I Rewatched "Game Of Thrones" Season 1, Episode 6 And Had Many Thoughts

    Bye Viserys.

    1. Ned you're not looking too crash hot, mate.

    2. I love that Cersei hates Tyrion but she'll happily get protective of him if it means attacking the Starks.

    3. Ugh, Robert hitting Cersei is not OK.

    4. He is the definition of masculinity so fragile.

    5. "Yellow-haired shits" is a great way to describe the Lannisters.

    6. I hate Robert right now. LET NED GO BACK TO WINTERFELL!

    7. "We'll talk when I return from the hunt." Every time someone promises that, they never return.

    8. Dany's trying to soft boil those dragon eggs.

    9. There's that fire immunity we've come to know and love.

    10. HODOR. Barging through a door. IT STILL HURTS.

    11. Robb, how do you just lose track of a boy galloping around on a horse, wooping loudly?

    12. OSHA! Yep, that still hurts too.

    13. Gods, Robb is good.

    14. Tyrion's jail cell gives me the shivers.

    15. I love Syrio and Arya's ~dancing~ lessons. I'm not letting go of the theory that he's alive and will come back.
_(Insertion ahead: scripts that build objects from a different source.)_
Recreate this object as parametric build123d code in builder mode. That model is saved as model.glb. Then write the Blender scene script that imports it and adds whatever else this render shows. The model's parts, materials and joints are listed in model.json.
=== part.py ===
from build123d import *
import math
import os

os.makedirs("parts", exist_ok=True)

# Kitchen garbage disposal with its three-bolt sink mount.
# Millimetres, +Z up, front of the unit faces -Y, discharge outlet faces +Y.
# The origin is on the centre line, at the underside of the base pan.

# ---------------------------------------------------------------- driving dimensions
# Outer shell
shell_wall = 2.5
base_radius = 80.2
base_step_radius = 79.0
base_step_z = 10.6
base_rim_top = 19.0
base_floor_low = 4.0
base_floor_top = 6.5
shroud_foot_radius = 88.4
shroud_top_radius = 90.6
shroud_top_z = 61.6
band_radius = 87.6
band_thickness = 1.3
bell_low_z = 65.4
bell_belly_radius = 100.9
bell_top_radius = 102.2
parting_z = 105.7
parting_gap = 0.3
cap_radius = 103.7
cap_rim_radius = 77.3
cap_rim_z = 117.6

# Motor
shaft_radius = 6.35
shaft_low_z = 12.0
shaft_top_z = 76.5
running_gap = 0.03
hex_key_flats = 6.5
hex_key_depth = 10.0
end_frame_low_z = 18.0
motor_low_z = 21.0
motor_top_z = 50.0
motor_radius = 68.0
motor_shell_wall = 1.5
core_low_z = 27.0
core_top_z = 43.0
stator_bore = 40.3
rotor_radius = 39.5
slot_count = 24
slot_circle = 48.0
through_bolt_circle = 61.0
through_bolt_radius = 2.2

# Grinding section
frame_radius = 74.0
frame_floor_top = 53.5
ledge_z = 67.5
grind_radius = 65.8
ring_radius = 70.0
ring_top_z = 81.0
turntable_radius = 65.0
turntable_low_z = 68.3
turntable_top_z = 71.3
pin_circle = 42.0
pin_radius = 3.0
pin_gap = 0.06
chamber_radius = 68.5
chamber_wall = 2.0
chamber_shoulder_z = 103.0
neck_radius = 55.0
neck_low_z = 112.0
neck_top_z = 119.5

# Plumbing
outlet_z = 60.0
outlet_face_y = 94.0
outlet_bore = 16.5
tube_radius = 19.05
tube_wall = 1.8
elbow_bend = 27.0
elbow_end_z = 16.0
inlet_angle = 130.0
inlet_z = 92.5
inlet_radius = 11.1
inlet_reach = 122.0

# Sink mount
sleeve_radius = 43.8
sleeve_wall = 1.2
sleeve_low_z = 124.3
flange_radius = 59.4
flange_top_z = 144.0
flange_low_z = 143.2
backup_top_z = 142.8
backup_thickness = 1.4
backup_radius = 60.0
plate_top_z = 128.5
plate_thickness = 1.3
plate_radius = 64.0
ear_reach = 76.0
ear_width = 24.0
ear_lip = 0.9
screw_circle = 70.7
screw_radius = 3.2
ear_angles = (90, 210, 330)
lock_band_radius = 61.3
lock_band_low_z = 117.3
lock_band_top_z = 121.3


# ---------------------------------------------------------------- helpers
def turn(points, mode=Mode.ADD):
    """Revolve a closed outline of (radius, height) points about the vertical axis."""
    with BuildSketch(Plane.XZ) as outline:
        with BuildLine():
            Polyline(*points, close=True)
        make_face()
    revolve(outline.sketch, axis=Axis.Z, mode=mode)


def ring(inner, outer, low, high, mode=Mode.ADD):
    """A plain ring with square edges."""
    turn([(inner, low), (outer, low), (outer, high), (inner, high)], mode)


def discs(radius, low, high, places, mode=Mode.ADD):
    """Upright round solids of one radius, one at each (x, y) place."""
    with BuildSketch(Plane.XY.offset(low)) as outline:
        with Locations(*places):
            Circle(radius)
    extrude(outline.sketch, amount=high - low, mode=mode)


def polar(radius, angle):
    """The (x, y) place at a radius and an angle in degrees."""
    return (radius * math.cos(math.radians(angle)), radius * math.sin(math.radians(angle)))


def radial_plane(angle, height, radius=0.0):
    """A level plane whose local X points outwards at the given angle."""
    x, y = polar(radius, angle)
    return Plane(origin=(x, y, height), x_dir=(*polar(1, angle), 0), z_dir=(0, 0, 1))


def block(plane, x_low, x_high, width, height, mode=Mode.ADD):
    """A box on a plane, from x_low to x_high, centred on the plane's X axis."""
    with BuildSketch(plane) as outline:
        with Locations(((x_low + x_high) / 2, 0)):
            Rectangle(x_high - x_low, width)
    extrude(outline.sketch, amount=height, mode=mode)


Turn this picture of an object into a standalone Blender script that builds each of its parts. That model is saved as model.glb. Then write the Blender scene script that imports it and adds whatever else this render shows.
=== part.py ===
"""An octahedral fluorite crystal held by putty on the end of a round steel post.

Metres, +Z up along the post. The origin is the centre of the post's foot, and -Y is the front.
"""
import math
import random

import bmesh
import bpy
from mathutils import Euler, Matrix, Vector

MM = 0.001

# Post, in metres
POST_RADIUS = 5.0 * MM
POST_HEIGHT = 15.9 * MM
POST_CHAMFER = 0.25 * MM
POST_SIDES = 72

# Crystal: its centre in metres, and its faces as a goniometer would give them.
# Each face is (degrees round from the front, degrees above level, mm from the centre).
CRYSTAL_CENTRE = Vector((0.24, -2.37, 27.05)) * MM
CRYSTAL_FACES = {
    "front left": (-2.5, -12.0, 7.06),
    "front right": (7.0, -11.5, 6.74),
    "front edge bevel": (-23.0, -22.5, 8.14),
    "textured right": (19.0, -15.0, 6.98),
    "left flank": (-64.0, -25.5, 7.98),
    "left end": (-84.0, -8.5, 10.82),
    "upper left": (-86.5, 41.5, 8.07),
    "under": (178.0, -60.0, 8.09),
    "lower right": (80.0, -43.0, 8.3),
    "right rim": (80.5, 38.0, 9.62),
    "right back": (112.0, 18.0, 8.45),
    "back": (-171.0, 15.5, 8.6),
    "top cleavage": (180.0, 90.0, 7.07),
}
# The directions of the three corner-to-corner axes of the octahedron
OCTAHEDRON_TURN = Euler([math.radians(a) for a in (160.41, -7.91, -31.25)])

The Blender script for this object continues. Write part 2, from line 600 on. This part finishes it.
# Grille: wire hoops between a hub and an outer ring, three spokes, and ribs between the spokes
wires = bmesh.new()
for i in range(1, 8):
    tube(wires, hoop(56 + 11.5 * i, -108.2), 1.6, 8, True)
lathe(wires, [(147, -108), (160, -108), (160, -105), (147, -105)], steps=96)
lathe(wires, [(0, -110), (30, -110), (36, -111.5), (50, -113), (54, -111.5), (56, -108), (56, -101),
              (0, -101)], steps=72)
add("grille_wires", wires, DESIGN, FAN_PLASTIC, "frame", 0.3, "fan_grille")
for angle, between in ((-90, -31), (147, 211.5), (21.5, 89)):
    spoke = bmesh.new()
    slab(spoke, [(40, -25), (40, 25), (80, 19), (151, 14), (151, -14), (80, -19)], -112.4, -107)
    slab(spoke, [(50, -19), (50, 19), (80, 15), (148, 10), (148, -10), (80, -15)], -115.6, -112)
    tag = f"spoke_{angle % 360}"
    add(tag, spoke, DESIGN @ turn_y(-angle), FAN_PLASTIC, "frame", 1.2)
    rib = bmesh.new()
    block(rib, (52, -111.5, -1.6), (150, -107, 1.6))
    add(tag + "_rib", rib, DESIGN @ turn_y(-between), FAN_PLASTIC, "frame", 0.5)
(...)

    16. Syrio: "There is only one thing we say to Death." Me, screaming at the TV: "NOT TODAY!"

    17. Ew the horse heart scene still grosses me out.

    18. Not gonna lie, the way Khal Drogo looks at Dany and then goes over and picks her up is pretty hot though.

    19. Rhaego. :(

    20. So Dany is definitely the "stallion who mounts the world" herself, right?

    21. Your jealousy is showing, Viserys.

    22. This is a great scene between Viserys and Jorah. Jorah is already 100% Team Dany and Viserys is literally not here for it.

    23. Tyrion's "confession" is everything.

    24. "I flogged the one-eyed snake, I skinned my sausage, I made the bald man cry into the turtle stew, which I do believe my sister ate - at least I hope she did." The real reason Cersei hates Tyrion right here.

    25. "I once brought a jackass and a honeycomb into a brothel-" "What happened next?!" Robin is all of us, six seasons later.

    26. Bronn swoops in to save the day with a resigned tone of voice and a slight shrug of his shoulders.

    27. "More wine, your grace?" I see you, Lancel Lannister.

    28. I love Renly standing up to Robert's misogynistic bullshit.

    29. There goes the Brotherhood (soon-to-be) Without Banners.

    30. Considering their initial task was to attack Gregor Clegane, and the Hound has now joined them, it would be a nice full circle for them to meet up with the Zombie Mountain again. CLEGANEBOWL CONFIRMED GET HYPE.

    31. Bronn's one-liners are actually the best.

    32. "It's important to remember where you've come from." Yes Sansa, THE NORTH REMEMBERS.

    33. "Oh wait, I just realised, I don't care." Sassy Sansa is my fave.

    34. Joffrey is pretty good at this sweet act hey. Ugh.

    35. "I'll never disrespect you again. I'll never be cruel to you again." YOU'RE A LYING LIAR WHO LIES, JOFFREY BARATHEON.

    36. Ros was so smart. She deserved better.

    37. Oh Sansa, you're going to regret everything you're saying right now.

    38. "When you're old enough, I'll make you a match with someone who's worthy of you. Someone who's brave and gentle and strong..." Now there's a line for Jonsa shippers to latch onto.

    39. Dun dun dunnn. Ned's finally figured out ~the seed is strong~, thanks to a slip of the tongue from Sansa.

    40. Honestly, Ned, let it go. Who cares that the kids are Jaime's. JUST GO BACK TO WINTERFELL.

    41. The moment Viserys pointed that sword at Dany's baby in her belly, he was dead to her.

    42. Sexuality: Khal Drogo protectively cupping Dany's pregnant belly.

    43. Could that fire really melt that gold like that? I feel like it would need to be hotter? But I know nothing about these things.

    44. Eeeeeeeeek still one of the most gruesome deaths on the whole show.

    45. AKA ICONIC.

    46. "He was no dragon. Fire cannot kill a dragon." @ people who think Jon burning his hands is proof he's not a Targaryen. Targaryens can burn, guys. It's just ~dragons~ that are immune.

    47. Speaking of Jon, where the hell was he this episode? That's two in a row he's been absent from. I demand a refund!